Gustave Moreau ante la inevitabilidad de la muerte
Sin embargo, a este éxito le siguió un prolongado período de duelo. Moreau perdió a su madre en 1884 y después a su pareja, Alexandrine Dureux, en 1890. Esto causó una ruptura en su existencia. Y también, un acercamiento hacia la posibilidad de otros mundos y hacia la verdad contenida en ellos.
Moreau diseñó el monumento funerario de Alexandrine Dureux y luego se involucró en una serie de composiciones simbolistas como La Parca y el ángel de la muerte u Orfeo en la tumba de Eurídice, pintadas en memoria de ella. Unas obras que combinan lo legendario y lo divino, en una poética de la sugerencia y de la ambigüedad.
El legado de un soñador
Gustave Moreau es uno de los pintores más interesantes y enigmáticos de la historia del arte europeo. Su estilo y técnica son únicos y su obra ha sido considerada uno de los antecedentes más importantes del Decadentismo finisecular, del Simbolismo y del Surrealismo.

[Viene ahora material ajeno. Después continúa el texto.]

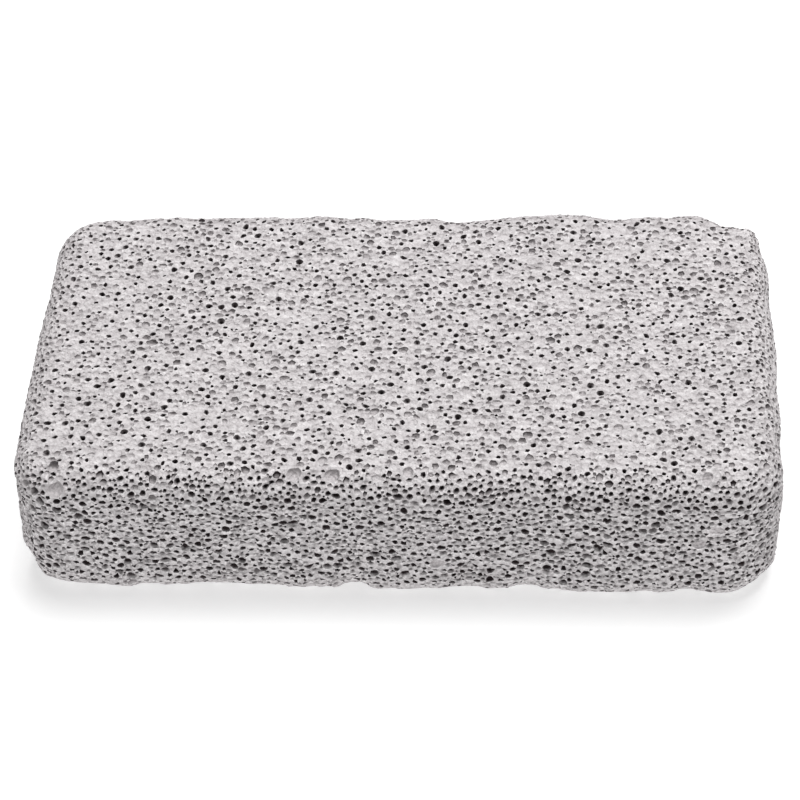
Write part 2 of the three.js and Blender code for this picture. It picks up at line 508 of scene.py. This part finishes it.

Pero él fue mucho más que eso: fue hijo, amigo, amante y, en la etapa final de su vida, también fue maestro. Empezó dando lecciones privadas a jóvenes de familias adineradas, para luego convertirse en profesor titular en uno de los talleres de la Escuela de Bellas Artes.
Llevaba a sus alumnos al Louvre para que copiasen a los grandes genios, según sus gustos y temperamento. Les brindaba la libertad que a él tanto le había faltado cuando era estudiante. Les alentaba a encontrar sus propias fuentes de inspiración y, como nunca pretendió serlo, se convirtió en una de ellas.
Dejó un legado inmenso: más de 15,000 pinturas, acuarelas y dibujos, planteados de forma inquietante y evocadora, con atmósferas exóticas, dramáticas y misteriosas. Dos años antes de morir, empezó a ordenar sus pertenencias, convirtiendo su casa en un museo que donó al estado francés.
Actualmente, este sitio permanece casi inalterado, en un París perpetuamente cambiante. Un lugar de peregrinación en el que descubrir las sutiles filigranas que recorren una particular visión del arte, que sólo los sueños pueden descifrar.